While teenage coming-out stories are thankfully no rarity in today’s independent cinema, it’s still unusual for one to pin a character’s arc so explicitly to direct sexual exploration as opposed to any suggestion of romantic interest — perhaps the only course available to a young man whose regular social life appears bereft even of incidental LGBT contact. Does Frankie court older men to forestall greater attraction on his part? Does he subscribe to outdated chat-room models, as opposed to the youth-oriented immediacy of apps like Grindr, out of denial or simple ignorance?
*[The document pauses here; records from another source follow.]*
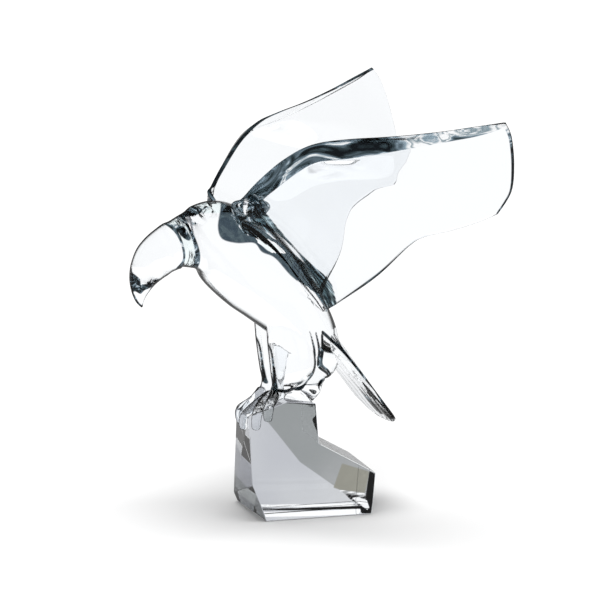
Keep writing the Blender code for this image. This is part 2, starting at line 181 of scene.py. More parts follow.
FLANK_GLEAM = ((-19.0, 121.5), (-9.5, 119.0), (1.0, 110.5), (-5.0, 110.0), (-12.0, 112.5))
ROOT_BAND = ((-26.4, 137.6), (-20.2, 133.2), (-11.7, 128.0), (-3.6, 121.8), (5.4, 114.0), (13.6, 104.2),
             (21.0, 93.2), (30.2, 77.2), (40.6, 61.8), (45.0, 62.0), (39.0, 77.4), (33.0, 88.6),
             (21.1, 99.6), (8.3, 112.8), (-4.8, 127.5), (-14.9, 139.1), (-22.0, 146.0))
SHOULDER = ((-36.0, 146.0), (-31.5, 150.0), (-25.0, 153.5), (-18.5, 151.5), (-15.5, 146.5), (-19.5, 140.5),
            (-25.0, 137.2), (-29.8, 141.0))
NAPE_SHADE = ((-82.0, 133.5, 1.6), (-71.0, 138.6, 2.8), (-61.0, 141.0, 2.6), (-55.5, 142.0, 0.8))
NAPE_STRIP = ((-60.0, 142.5, 2.6), (-48.0, 143.5, 3.6), (-36.0, 142.5, 3.2))
LIP_LINE = ((-30.0, 152.8, 0.7), (-31.7, 142.8, 1.0), (-25.2, 134.5, 1.1), (-10.3, 126.3, 1.2),
            (1.4, 116.9, 1.1), (14.8, 101.8, 0.9), (39.3, 61.7, 0.6))
THIGH_ARC = ((-7.1, 10.9, 1.0), (-4.2, 6.0, 1.1), (4.8, 3.2, 1.2), (11.9, 4.0, 1.7), (20.3, 4.5, 2.0),
             (26.0, 10.8, 1.7), (30.1, 19.8, 1.4), (29.5, 30.5, 0.9), (25.9, 41.5, 0.6), (23.2, 48.4, 0.4))
FAR_LEG_LINE = ((-7.2, 44.7, 0.3), (-3.6, 33.8, 0.5), (-1.6, 20.2, 0.6), (-0.2, 9.4, 1.2), (0.5, 6.0, 1.4))
LEG_LINES = (((-9.5, 49.8, 0.3), (-5.4, 38.9, 0.4), (-4.7, 25.5, 0.4), (-5.4, 10.8, 0.5)),
             ((28.4, 46.8, 0.6), (32.6, 33.0, 0.9), (34.7, 19.5, 1.0), (42.5, 12.2, 0.8), (45.3, 8.5, 0.7)),
             ((34.0, 43.6, 0.9), (35.4, 32.8, 1.3), (36.2, 20.7, 1.1), (42.5, 14.8, 0.8), (47.5, 8.4, 0.8)),
             ((42.5, 7.4, 1.2), (36.9, 5.9, 1.6), (34.7, 1.4, 0.6)))
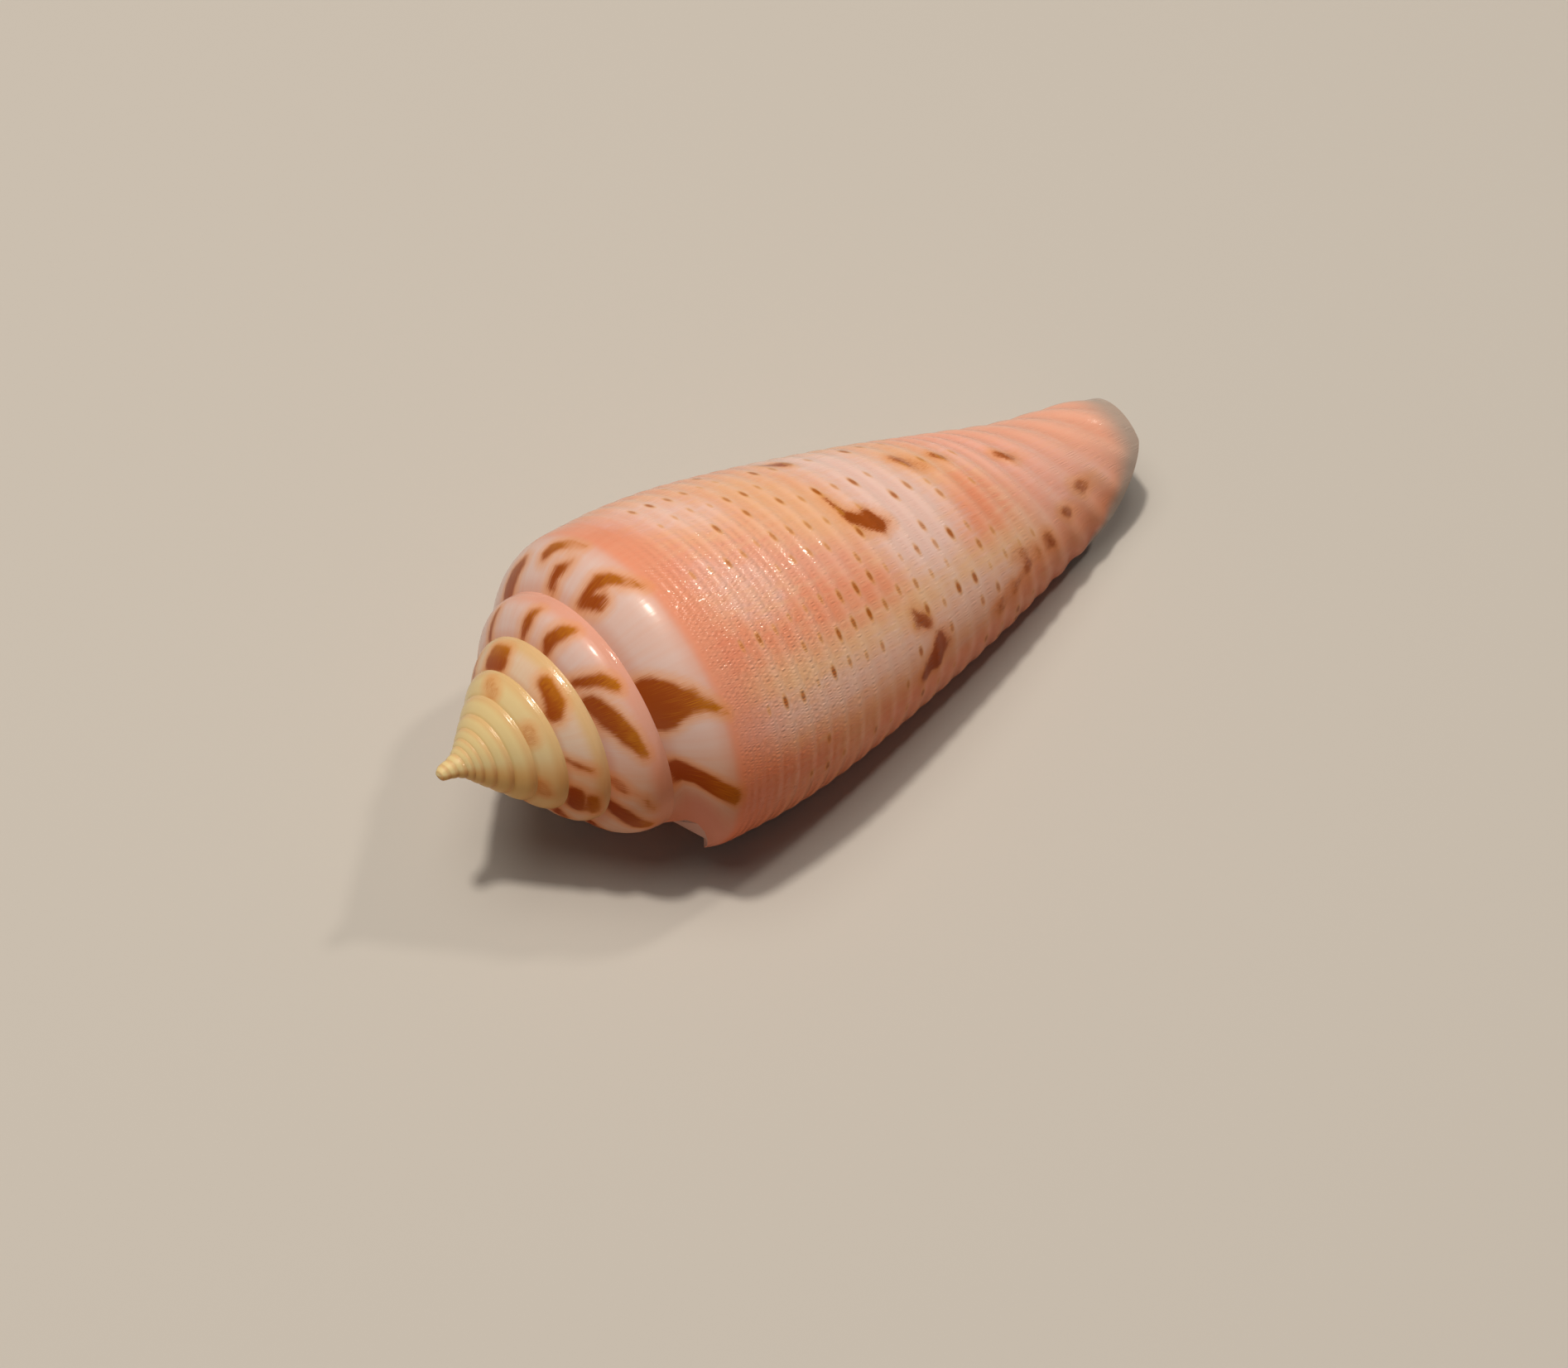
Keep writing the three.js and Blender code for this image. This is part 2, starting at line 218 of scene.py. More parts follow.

Would downloading gay porn be a step too far in admitting his desires to himself? “Beach Rats” leaves such questions carefully open as it thoughtfully negotiates the maelstrom of clashing conditions and uncertainties in its protagonist’s psyche — culminating, in one breathtaking, tightly sewn sequence, in a misguided attempt to rationalize his bi-curiosity to his pals, with horrifying consequences.
This is achingly delicate psychological territory, heavily dependent on just the right actor to make flesh its scripted subtleties — and Hittman has found him in Dickinson, whose perfectly lazy outer NYC drawl and hunched dudebro swagger banish all thoughts of his London drama-school pedigree. His Frankie is at once maddeningly impenetrable and desperately vulnerable, snarling some responses and mumbling others as if in apology for his very existence; it’s a performance that nails typical teenage switchbacks and insecurities with an active, unshakable terror over who he might turn out to be. This is an ideally cast movie down the line — Weinstein, too, deserves applause for her deft, well-salted turn as Frankie’s more-perceptive-than-she-seems girlfriend. But it’s Dickinson whose face you take away from the film, his features arranged into a extraordinary, elusive puzzle, whether garishly tinted with shoreside fireworks or shaded by a hoodie in his online exploits. Hittman and Louvart don’t gaze upon it too lavishly, however, forever shooting that face at angles and in shadows that keep something hidden. “Do you think I’m pretty?” he asks. Even in mockery, it’s the question of a man who can’t, or won’t, see himself.